We can’t talk about love if we can’t also talk about sacrifice. This seems so obvious to me that I’m not sure I’ve ever really tried to formulate it explicitly before. But it is the way talk of love in contemporary discourse slips so easily into the assumption that love serves self-fulfilment which has struck me with ever greater force as I read the ongoing, and often rather futile, musings of Christians about human sexuality (and by the way I’m not excluding myself from this criticism). Of course love seeks its own fulfilment, not least as the expression of desire, of eros. But if love is only the fulfilment of desire, then it is masquerading as selfish passion, an appetite like any other. Love cannot assume as its ultimate end its own fulfilment, but the fulfilment of the other person. That may imply love’s own disappointment, its lack of completion, its self-limitation.
You can perhaps see this most completely in parental love. Parents try to love their children into being, and into maturity, and as they see them grow, they have to accept the limits of their ability to guide, steer and protect them. Their desire for their children to become fully mature, independent, secure people in their own right must entail the risk of loss and disappointment for themselves as parents: they cannot make their children like themselves; they cannot ensure they are always near them; they cannot control their children’s life choices when it comes to partners, friends and life styles. The best parents learn to let go, but that letting go is almost never without pain.

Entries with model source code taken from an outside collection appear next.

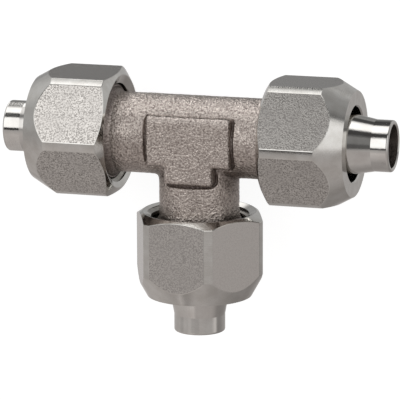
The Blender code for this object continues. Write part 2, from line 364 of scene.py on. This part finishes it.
tee = {
    "armRadius": 4.7,
    "armLength": 9.5,
    "forgedSteps": 96,
    "rootTaper": (0.85, 0.13),  # how the branch's hidden start tapers, as parts of its radius
    "coreInset": 0.4,  # the core under the groove ends this far before the arm does
    "crotch": (3.2, 0.75, 3.9),  # how far down the branch, how wide and how high the crotch is blended
    "crotchRounds": 60,
    "skinRounds": 3,
    "skinSink": 0.02,  # the relief as a whole lies this much lower
    "shoulderEnd": 10.4,
    "shoulderInset": 0.08,  # keeps the forging's end inside the turned one
    "endOverlap": 0.12,  # the turned end starts this far inside the forging
    "threadEnd": 15.5,
    "threadChamfer": 0.5,
    "grooveHalf": 0.44,  # half the thread groove's width, in pitches
    "threadRunout": 0.6,
    "threadLeadIn": 0.6,
    "spigotRadius": 4.056,
    "stemStart": 21.2,
    "stemRadius": 3.0,
    "stemTip": 23.26,
    "tipRound": 0.25,
    "tipSteps": 5,
    "boreRadius": 2.5,
    "boreEdge": 0.12,
    "boreSteps": 72,
    "drillPoint": (-1.0, 0.5),  # where the branch's drill stopped: its point and its full width
    "padReach": 5.1,
    "padHalfWidth": 2.95,
    "padStart": 2.6,
    "padTop": 5.0,
    "padCorner": 0.5,
    "padCornerSteps": 6,
    "padBevel": 0.4,
    "padBevelSteps": 4,
    "padCrown": (0.6, 0.06),  # its rim falls away over this width, by this much
    "padBrow": (0.85, 0.3),  # and more along the side away from the branch
    "padSkin": (0.2, 0.05),  # what counts as pad: this far below the arm's top, this far past its edge
    "relief": [(1.7, 0.03), (0.26, 0.03)],  # size and height of the forging's unevenness and its grain
    "reliefInset": 0.25,  # the relief ends this far before the shoulder's end
    "reliefFade": 0.5,
    "grooveWidth": 0.3,
    "grooveWidthTop": 0.16,
    "grooveDepth": 0.32,
    "grooveCutTop": 6,
    "groovePaintedShadeAndResidue": (0.1, 0.2, 0.6),  # painted shade with residue in the groove: from this depth on, within this much more, this far past the pad
    "crotchPaintedShade": (0.6, 2, 4.5),  # painted shade in the crotch: strength, how far down the branch and how high
    "shoulderPaintedShade": (0.7, 9.1),  # painted shade at the shoulder's foot by the nut: strength and start
    "voxel": 0.114,
    "boreMargin": 0.02,  # this and the next two tell the finishes apart
    "threadMargin": 0.05,
    "turnedMargin": 0.1,
    "turnedSteps": 120,
    "sharpAngle": 24,
    "turnedSharpAngle": 8,
}


def alongRun(thing):
    thing.data.transform(Matrix.Rotation(pi / 2, 4, "Y"))
    return thing


def alongBranch(thing):
    thing.data.transform(Matrix.Rotation(pi / 2, 4, "X"))
    return thing


def roundedEnd(radius, height, size, steps):
    angles = [pi / 2 * step / steps for step in range(steps + 1)]
    return [(radius - size + size * cos(a), height - size + size * sin(a)) for a in angles]


def mirrored(profile):
    return [(radius, -height) for radius, height in reversed(profile)]


def branchRoot(radius):  # the branch's hidden start, which stays inside the run
    inner, rise = tee["rootTaper"]
    return [(0, 0), (radius * inner, 0), (radius, radius * rise)]


def padPrism(name, outset, outsetTop, low, high, bevel):  # the T of the marking pad, on both faces
    reach = tee["padReach"] + outset
    half = tee["padHalfWidth"] + outset
    brow = tee["padHalfWidth"] + outsetTop
    outline = [(-reach, brow), (-reach, -half), (-half, -half), (-half, -reach), (half, -reach),
               (half, -half), (reach, -half), (reach, brow)]
    bm = bmesh.new()
    base = bm.faces.new([bm.verts.new((x, y, low)) for x, y in outline])
    grown = bmesh.ops.extrude_face_region(bm, geom=[base])["geom"]
    lifted = [item for item in grown if isinstance(item, bmesh.types.BMVert)]
    bmesh.ops.translate(bm, verts=lifted, vec=zAxis * (high - low))
    corners = [edge for edge in bm.edges if abs(edge.verts[0].co.z - edge.verts[1].co.z) > near
               and max(abs(edge.verts[0].co.x), -edge.verts[0].co.y) > reach - near]
    bmesh.ops.bevel(bm, geom=corners, offset=tee["padCorner"] + outset, offset_type="OFFSET",
                    segments=tee["padCornerSteps"], profile=0.5, affect="EDGES", material=-1)
    if bevel:
        rim = [edge for edge in bm.edges if all(abs(vert.co.z - high) < near for vert in edge.verts)]
        bmesh.ops.bevel(bm, geom=rim, offset=bevel, offset_type="OFFSET",
                        segments=tee["padBevelSteps"], profile=0.5, affect="EDGES", material=-1)
    copied = bmesh.ops.duplicate(bm, geom=[*bm.verts, *bm.edges, *bm.faces])["geom"]
    below = [item for item in copied if isinstance(item, bmesh.types.BMVert)]
    bmesh.ops.scale(bm, verts=below, vec=(1, 1, -1))
    return closedObject(name, bm)


def insidePad(point):  # how far inside the pad's outline a point is
    reach, half = tee["padReach"], tee["padHalfWidth"]
    crossbar = min(reach - abs(point.x), half - abs(point.y))
    leg = min(half - abs(point.x), half - point.y, point.y + reach)
    return max(crossbar, leg)


def armPlace(point):  # how far out along its arm a point is, and how far from the arm's axis
    if -point.y > abs(point.x):
        return -point.y, hypot(point.x, point.z)
    return abs(point.x), hypot(point.y, point.z)


def offCrotch(point):  # how far a point is from the mitre between the run and the branch
    return abs(abs(point.x) + point.y)


def forgedCentre():
    arm = [(tee["armRadius"], tee["armLength"]),
           (thread["crest"] - tee["shoulderInset"], tee["shoulderEnd"]), (0, tee["shoulderEnd"])]
    steps = tee["forgedSteps"]
    skin = alongRun(lathe("run", mirrored(arm) + arm, steps))
    combine(skin, "UNION", alongBranch(lathe("branch", branchRoot(tee["armRadius"]) + arm, steps)))
    combine(skin, "DIFFERENCE", padPrism("groove", tee["grooveWidth"], tee["grooveWidthTop"],
                                         tee["padStart"], tee["grooveCutTop"], 0))
    inner = tee["armRadius"] - tee["grooveDepth"]
    coreEnd = tee["armLength"] - tee["coreInset"]
    core = [(inner, coreEnd), (0, coreEnd)]
    forged = joinMeshes("tee", [
        skin,
        alongRun(lathe("runCore", mirrored(core) + core, steps)),
        alongBranch(lathe("branchCore", branchRoot(inner) + core, steps)),
        padPrism("pad", 0, 0, tee["padStart"], tee["padTop"], tee["padBevel"])])
    remesh = forged.modifiers.new("forge", "REMESH")
    remesh.mode = "VOXEL"
    remesh.voxel_size = tee["voxel"]
    settle(forged)
    print("forging faces", len(forged.data.polygons))
    return forged


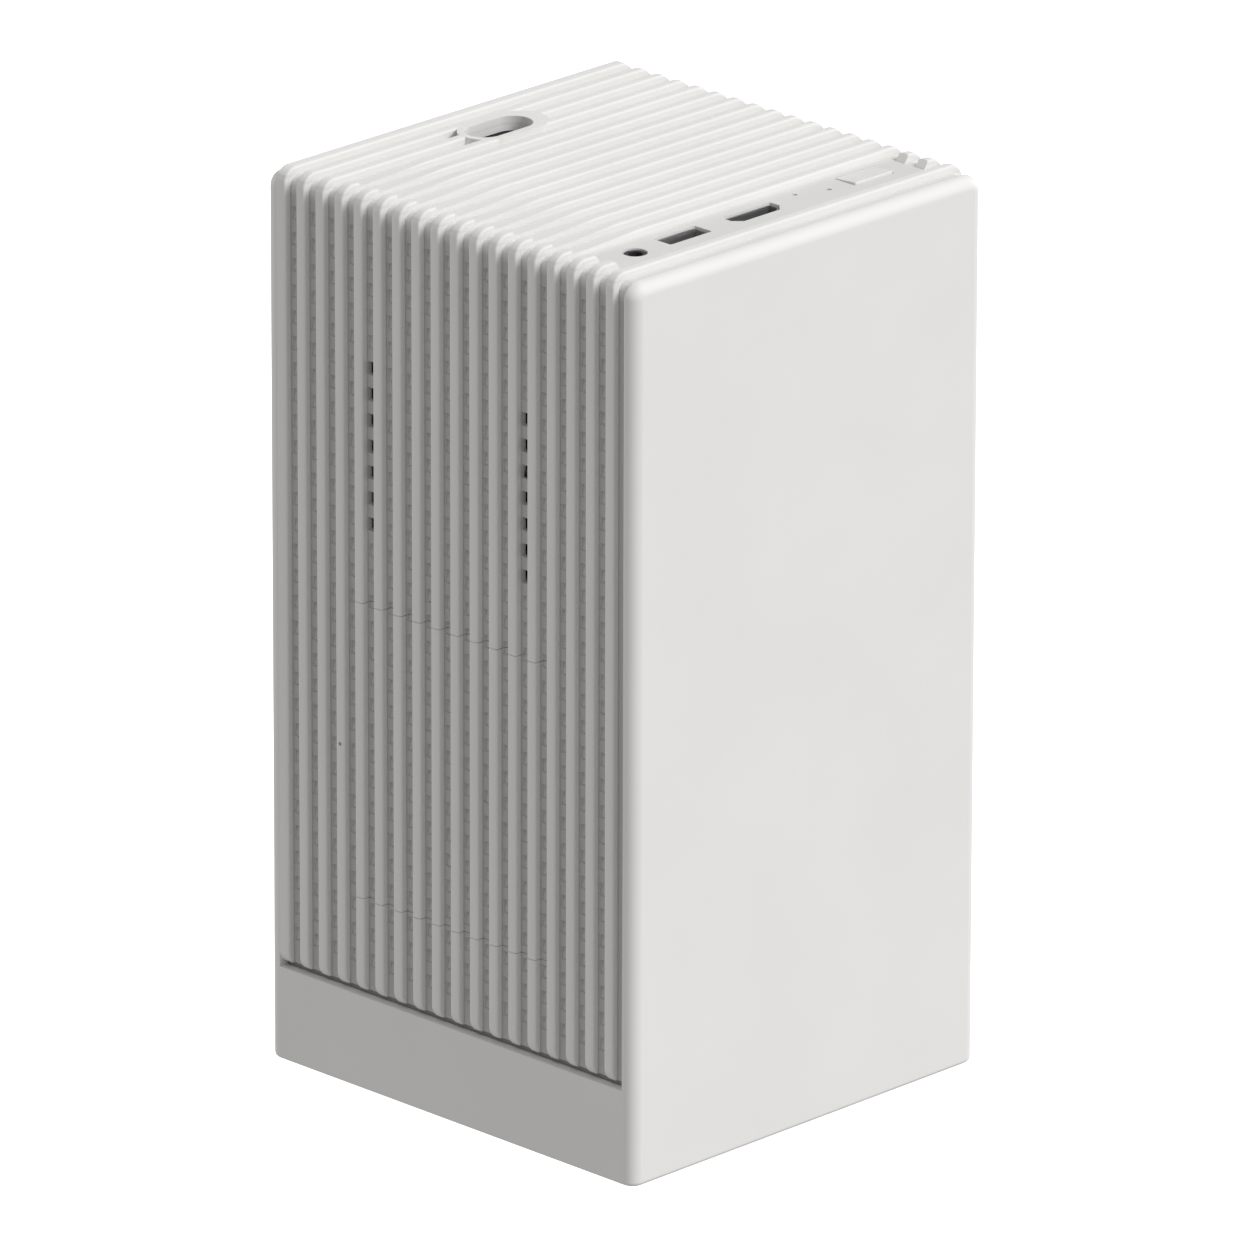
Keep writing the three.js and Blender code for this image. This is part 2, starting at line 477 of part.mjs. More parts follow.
function addAntennas() {
  const outside = POST.y + POST.size / 2 + GAP;
  for (const [name, x, side, z] of [
    ["antenna_front_left", -45, -1, 150], ["antenna_front_right", 45, -1, 150],
    ["antenna_rear_left", -45, 1, 120], ["antenna_rear_right", 45, 1, 120]]) {
    const [y0, y1] = side < 0 ? [-outside - 1, -outside] : [outside, outside + 1];
    add(name, "board", block(x - 7, x + 7, y0, y1, z - 32, z + 32));
  }
}

function addTopBoard() {
  add("io_board", "board", block(-50, 52, -53, -31, IO_BOARD_Z, IO_BOARD_Z + BOARD));
}

function addFixings() {
  corners(FOOT.x, FOOT.y).forEach(([x, y], i) => {
    add("foot_" + CORNER_NAMES[i], "rubber", joined([
      upright(FOOT.radius, x, y, 0.3, FOOT_PROUD + FOOT.recess - GAP, 24),
      upright(FOOT.radius - 0.5, x, y, 0, 0.4, 24)]));
  });
  corners(BASE_SCREW.x, BASE_SCREW.y).forEach(([x, y], i) => {
    add("base_screw_" + CORNER_NAMES[i], "steel", joined([
      upright(BASE_SCREW.head, x, y, FOOT_PROUD + 0.2, FOOT_PROUD + 1.6 - GAP, 12),
      upright(BASE_SCREW.shank, x, y, FOOT_PROUD + 1, DECK_Z + DECK, 10)]));
  });
}

add("outer_shell", "whitePlastic", outerShell());
addHoodAndHatch();
addBaffles();
addTopSockets();
addButtons();
addTopBoard();
addPowerSupply();
addChassis();
addMainBoard();
addFan();
addNetwork();
addStorage();
addAntennas();
addFixings();

export default router;
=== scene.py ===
"""A tower router with a smooth U-shaped shell, a ribbed and slotted hood, and its sockets."""
import json
import math

import bmesh
import bpy
from mathutils import Matrix, Vector


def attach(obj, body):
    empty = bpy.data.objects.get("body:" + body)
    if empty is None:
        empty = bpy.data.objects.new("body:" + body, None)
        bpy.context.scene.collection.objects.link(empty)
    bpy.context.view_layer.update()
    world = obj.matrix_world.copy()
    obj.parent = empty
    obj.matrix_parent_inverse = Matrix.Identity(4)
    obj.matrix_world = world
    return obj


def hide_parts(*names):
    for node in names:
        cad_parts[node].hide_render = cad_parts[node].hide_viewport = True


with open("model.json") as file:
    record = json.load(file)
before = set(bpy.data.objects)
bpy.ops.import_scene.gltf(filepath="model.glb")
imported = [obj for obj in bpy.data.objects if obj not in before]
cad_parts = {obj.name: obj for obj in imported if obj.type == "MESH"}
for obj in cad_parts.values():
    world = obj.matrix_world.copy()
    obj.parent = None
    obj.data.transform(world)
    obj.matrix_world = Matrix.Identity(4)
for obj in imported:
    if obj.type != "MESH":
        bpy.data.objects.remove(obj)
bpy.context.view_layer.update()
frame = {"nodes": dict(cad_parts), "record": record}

MM = 0.001

# ------------------------------------------------------------------ sizes, in millimetres
HALF_WIDTH = 60
HALF_DEPTH = 62.6
BASE = 0.8
COVER_TOP = 230.4
RIB_TOP = 231.8
BAND_TOP = 25.35
HOOD_BOTTOM = 26.1
PLATE_INSIDE = 58.9
HOOD_END = 58.6
FLOOR_TOP = 3.4
POCKET_HALF = 57.5
OPEN_TOP = 233

RIBS = 18
RIB_PITCH = 6.548
RIB_WIDTH = 2.9
RIB_DEPTH = 2.0
FIRST_RIB = 58.6
GROOVE = RIB_PITCH - RIB_WIDTH
STRIP_Z = RIB_TOP - RIB_DEPTH
SKIN_X = HALF_WIDTH - RIB_DEPTH
UNDER_SKIN = 228.0
INSIDE_X = 56.2
REAR_LAND = (57.6, 58.86)

SLOT_ROWS = 29
SLOT_PITCH = 6.65
SLOT_LOW = 32.8
SLOT_TALL = 3.45
SLOT_WIDE = 3.5
SLOT_SHALLOW = 0.7
SLOT_DEEP = 1.6
SLOT_FACE = -58.3
OPEN_COLUMNS = (4, 12)
OPEN_ROWS = 7
OPEN_LOW = 145.85
OPEN_HIGH = 190.6
OPEN_X = (-58.2, -56)
RELIEF_X = (-56.65, -56.0)
RELIEF_HALF = 4.4
RELIEF_DROP = 0.3

HATCH_X = (-62, -40)
HATCH_Y = (-31.6, 33.4)
HATCH_Z = (50.8, 127.4)
SEAM = 0.15
PEG_X = (-51.5, -56.7)
PEG_RADIUS = 1.2
PEG_INSET = 3
RELEASE_X = (-62, -57)
RELEASE_Z = 89.1
RELEASE_RADIUS = 0.5
RELEASE_RIB = 3

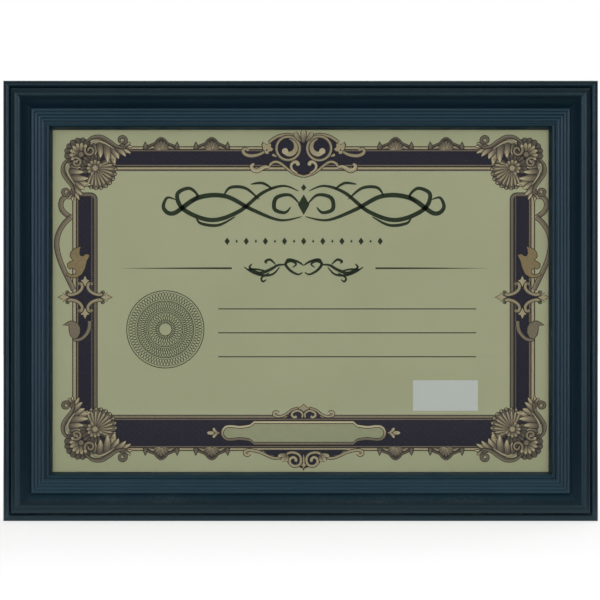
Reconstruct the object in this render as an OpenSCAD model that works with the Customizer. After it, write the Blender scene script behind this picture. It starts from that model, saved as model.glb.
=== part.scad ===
// Landscape certificate frame: four mitred mouldings round a glazed pocket, with turn
// buttons, two hanging rings and a folding easel leg on the back.
// Millimetres. X runs along the long side, Z is up and the face looks towards -Y.
// The origin is the middle of the bottom edge, halfway through the moulding's depth.

/* [Sheet and backing] */
// Width of the certificate sheet
sheet_w = 300; // [220:1:420]
// Height of the certificate sheet
sheet_h = 210; // [190:1:300]
// Thickness of the certificate sheet
sheet_t = 0.3; // [0.2:0.05:1]
// Thickness of the glass pane
glass_t = 2; // [1.5:0.1:3]
// Thickness of the corrugated filler card
filler_t = 2.4; // [1:0.1:3]
// Thickness of the hardboard back
board_t = 3; // [2.5:0.1:4]
// Play between the sheet and the wall of its pocket, on every side
sheet_play = 1; // [0.6:0.1:2]
// Play between the glass or the board and the wall of the pocket, on every side
pane_play = 0.5; // [0.3:0.1:0.9]

/* [Moulding] */
// Width of the moulding's face
rail_w = 28.5; // [27:0.5:40]
// Depth of the moulding, front to back
rail_d = 17; // [16.5:0.5:24]
// How far the moulding covers the pocket in front
lip_w = 6; // [4:0.5:7]
// Thickness of the lip at the sight edge
nose_t = 1.8; // [1:0.1:2.4]
// Hairline at each mitre
mitre_gap = 0.06; // [0.04:0.01:0.2]

/* [Beads and cove] */
// Radius of the small bead along the outer edge
edge_bead_r = 2.2; // [1.6:0.1:2.4]
// How far the outer bead's crest lies below the face
edge_bead_drop = 2.1; // [1.4:0.1:3]
// Width of the quirk between the two outer beads
quirk_w = 0.5; // [0.3:0.1:0.8]
// How far the quirk's floor lies below the face
quirk_drop = 4.4; // [3.8:0.1:5]
// Radius of the main bead
main_bead_r = 4.2; // [3.6:0.1:5]
// Distance from the main bead's crest to its outer flank
main_bead_half = 3; // [2.4:0.1:3.4]
// How far the cove's end lies below the face
cove_drop = 5; // [4.6:0.1:5.4]
// How steep the cove ends, as a share of a straight slope
cove_end_share = 0.7; // [0.3:0.05:0.9]
// Number of reeds
reed_n = 4; // [2:1:4]
// Distance from one reed to the next
reed_pitch = 1.95; // [1.6:0.05:2.2]
// Radius of a reed
reed_r = 1.4; // [1.2:0.1:1.8]
// How far the reeds' crests lie below the face
reed_drop = 3.4; // [3:0.1:3.6]
// Width of the groove between the reeds and the sight bead
groove_w = 0.6; // [0.5:0.1:1.4]
// How far the groove's floor lies below the face
groove_drop = 4.8; // [4.2:0.1:5.6]
// Radius of the sight bead
sight_bead_r = 1.4; // [1.2:0.1:2]
// How far the sight bead's crest lies below the face
sight_bead_drop = 3.6; // [3:0.1:4.2]
// Width of the slope from the sight bead to the sight edge
slope_w = 1.2; // [1:0.1:1.8]

/* [Corner nails] */
// Length of each leg of a corner nail
nail_leg = 5; // [4:0.5:6]
// Thickness of a corner nail
nail_t = 0.5; // [0.4:0.1:0.8]
// Length that a corner nail reaches into the mouldings
nail_depth = 9; // [6:0.5:10]
// Distance of the outer nail from the outer faces
nail_first = 4; // [3:0.5:5]
// Distance from the outer nail to the inner one
nail_step = 8; // [7:0.5:9]

/* [Turn buttons] */
// Distance of the buttons on the long sides from the middle
button_x = 85; // [60:1:90]
// Distance of a button's screw from the wall of the pocket
button_seat = 7; // [6:0.5:8]
// Length from a button's screw to its tip
button_l = 14.5; // [13:0.5:15]
// Radius of a button's round head
button_head_r = 4.2; // [3.8:0.1:4.5]
// Radius of a button's tip
button_tip_r = 2.7; // [2:0.1:3.2]
// Thickness of a button
button_t = 1; // [0.8:0.1:1.5]
// Height of the rib pressed in a button
button_rib_h = 0.4; // [0.2:0.1:0.5]
// Radius of a button's screw
screw_r = 1.5; // [1.2:0.1:1.8]
// Radius of the screw's head
screw_head_r = 3; // [2.6:0.1:3.4]
// Height of the screw's head
screw_head_h = 1.7; // [1.2:0.1:2.2]
// Height of the dome on the screw's head
screw_dome_h = 0.8; // [0.4:0.1:1]
// Depth that the screw reaches into the moulding
screw_depth = 9.5; // [7:0.5:10]
// Length of the screw's point
screw_point_l = 2; // [1:0.5:3]

/* [Hanging rings] */
// Distance of a strap's end from the edge of the board
hanger_inset = 12; // [11:0.5:14]
// Width of the strap
strap_w = 10; // [8:0.5:12]
// Width of the strap's rolled loop
loop_w = 7; // [5:0.5:7.5]
// Thickness of the strap
strap_t = 0.8; // [0.6:0.1:1]
// Radius of the ring's wire
wire_r = 0.9; // [0.7:0.1:1]
// Radius of the ring's bow, to the middle of its wire
ring_r = 8.5; // [8:0.1:9]

/* [Easel leg] */
// Thickness of the leg
leg_t = 3; // [2.5:0.1:4]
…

But this is also true for all relationships of love, surely. It’s certainly true in marriage and lifelong partnership. Unless one partner is a brainwashed doormat (in which case can we really say love is present at all?), there will always be differences of outlook and interest that from time to time cause one or other partner pain. To be in a committed, lifelong partnership is to accept the limitations of our own pursuit of pleasure, and to place at the centre of our lives, by contrast, the flourishing of our partner, our love.
So that means sacrifice. This is often an incredibly hard thing to discuss with couples seeking marriage. What are you prepared to give up to make this marriage work? How much space can you give each other to grow and change, even if at times that’s uncomfortable or difficult for you? What comes first, your happiness, or the happiness of your partner?
I could put this argument on a Christological basis, for Christ surely is the one who supremely shows us love is exemplified in sacrifice – greater love hath no man than this…
But I’m simply trying to capture something of what makes love work humanly and practically. It seems to me that the very idea of love implies the placing of oneself second, not first. And doing that requires a kind of training, a discipline or ascesis. Things that are hard need to be learnt, and re-learnt, sometimes day after day. A Christian view of marriage, or lifelong partnership, then, implies an emptying out of the soul’s desire, if we take desire here as meaning to possess. Love Christianly can’t be translated into possessive or acquisitive desire. It may even require the renunciation of desire, though again a practical view of human love has to recognize the security, stability and joy which follow from mutual fulfilment.
If this is so, then there’s much more to be said about the Christian quality of relationships than is often said in the slagging match of contemporary ethical discussion. In a way, the sheerly physical basis of human identity and desire is beside the point: the supreme question is, rather, what are we prepared to give up, or at least to struggle with, in order to promote the well-being of those we love? We can’t simply apply the idea of rights in regard to love without also speaking of obligations
I can hear alarm bells ringing. Does this mean, for example, requiring same-sex couples to accept a greater sacrifice than others, as some might assume? I don’t think so. I’m not talking about the relative status of one set of relations over against another, but about the nature of human relations.
Another question might be, doesn’t this risk encouraging those demeaned or abused or betrayed to stay in relationships that perpetuate their suffering rather than leave? Again I don’t think so. There always has to be a practical judgement about the nature of an actual relationship: failure to confront often prolongs or even deepens abuse, giving the abuser (seemingly) more reason to carry on with their abuse. There has to be reciprocity for a true partnership to work.
And a further concern might be that all this risks displacing the proper sense of self-fulfilment and security that must lie at the heart of all healthy relationships. Isn’t it the case that those who don’t look after themselves can’t really look after others properly? This is true, surely. But self-confidence and security are not the same thing as selfishness. I’m not saying there isn’t a proper self-regard, a proper care of ourselves. But that’s not what love is; it may be a precondition of a healthy, loving relationship, but it’s not love itself.
What all this amounts to, in my mind, is a plea to restore to contemporary arguments about rights in relation to sexuality the Christian quality of sacrificial fidelity. I wish we would all talk a bit more about that. If we did, it’s just possible that largely hidden grounds of agreement might come into view.